After two weeks at Elephant Butte State Park, I loaded the motorcycle into the bed of my truck, hooked the truck to the rear of the motorhome, and Misty and I drove over to City of Rocks, our favorite NM State Park – the place I found and lost Misty. See my blog post 16. Mysteries of Misty for that story. And at City of Rocks, I crossed paths with Mary and two other RV’ers I’d met at Elephant Butte.
People wonder if I’m lonely, traveling alone. The reality is – there is an amazing community of RV’ers out there – friendly, helpful, and adventuresome. At the Habitat build in Las Cruces, I became friends with Dyana, another fulltime solo female RV’er. On Monday after I lost Misty on Friday, I met Dyana in Deming, NM, (about 30 miles south of City of Rocks), and we had lunch at the Adobe Deli, an eclectic place in the middle of nowhere that was once an old school and now slightly resembles a weird museum with strange antiques and stuffed/dead animals perched in every corner, ledge, and open space, watching with glassy eyes as we ate startlingly good food. From Adobe Deli, we took a short ride south to cross the Mexican border into Palomas to shop at the Pink Store (they serve you free margaritas while you browse through a little bit of most anything Mexican that’s colorful, beautiful, and unique.) With Dyana’s encouragement and prodding laughter, I came back with a bouquet of brightly colored paper flowers for the too clean motorhome, because the flowers make me smile – and a black ceramic Day of the Dead tile of a happy dead dog, because it makes me laugh out loud. I’m reminded that Misty is a happy dead dog – after eating serial last meals, stalking the rabbits, hearing the coyotes sing, and smelling every bone in Pet Smart. I didn’t put my needs first and wait too long to deal responsibly with her new reality. Misty was not yet in pain. And her memories are outlasting my pain.
After two weeks at City of Rocks, I drove through the desert alone, with colorful flowers and a black ceramic tile of a happy dead dog. When I get Misty’s ashes, I’ll bring them back to City of Rocks. But for now, I was heading west to an RV park in Benson, AZ (near I-10 and the New Mexico/Arizona border).
Over the summer I’d discussed my travel plans with my granddaughter; I explained I couldn’t make two trips from Arizona to Florida and asked if she wanted me to be there for her September birthday or Christmas. She emphatically chose September. So, I was in Florida for her birthday and then drove the motorhome back West in October. I had rough plans to return to Florida in the Spring; I’d spend Christmas with friends in Benson, AZ.

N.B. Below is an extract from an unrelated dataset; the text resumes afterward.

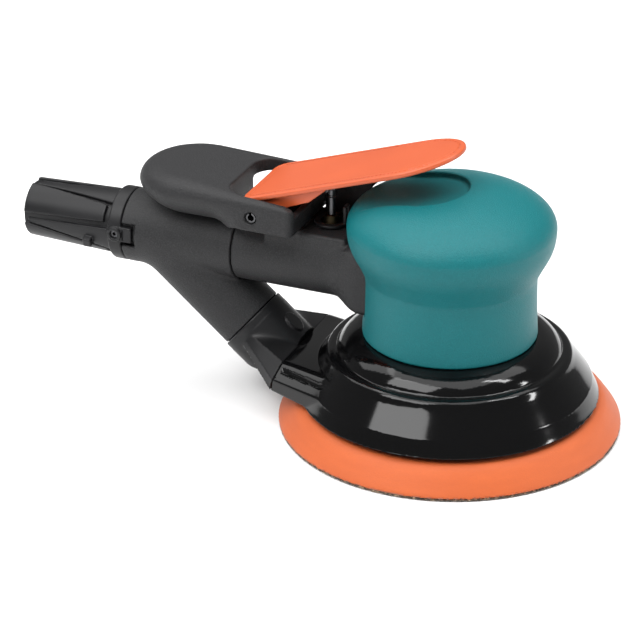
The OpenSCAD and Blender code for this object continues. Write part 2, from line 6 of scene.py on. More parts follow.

But we’d made those plans in the summer and I left Florida in October. This was December! To an eleven-year old, the world changes quickly. I checked into the RV park in Benson, AZ, on December 5 and paid for a month.
On December 8 I was comfortably seated in my motorhome in the desert, Face Timing with my granddaughter, when she said, matter of factly, “Did you realize that if you were here on December 18, you could hear my Christmas choral program?” I laughed. And by the time the sun came up in the desert, my heart had changed my mind. My mind had no choice except to rationalize what was coming next.
I put the motorhome in storage in Benson and drove the truck back to Florida. And I learned that 1,600 miles in three days is too far, too fast, especially in a small, light-weight pickup. But I got back in time to see my granddaughter’s Christmas program on December 18.
On Christmas Eve, we went to Peg Leg Pete’s on Pensacola Beach for incredible seafood. Everyone ordered something different and then shared. After much great Mexican food in the desert, at the beach I shamelessly gorged myself on fresh seafood – raw oysters, oysters Rockefeller, steamed shrimp and crab legs, fried shrimp and fried oysters. Then we waddled across to the Gulf and played on the sugar-white beach.
And now? I’ll head west soon. The high desert is calling, and my mind is scrambling to justify the many miles between here and there. The simple rationalization is – I left the motorhome in storage, and the rent is due January 11.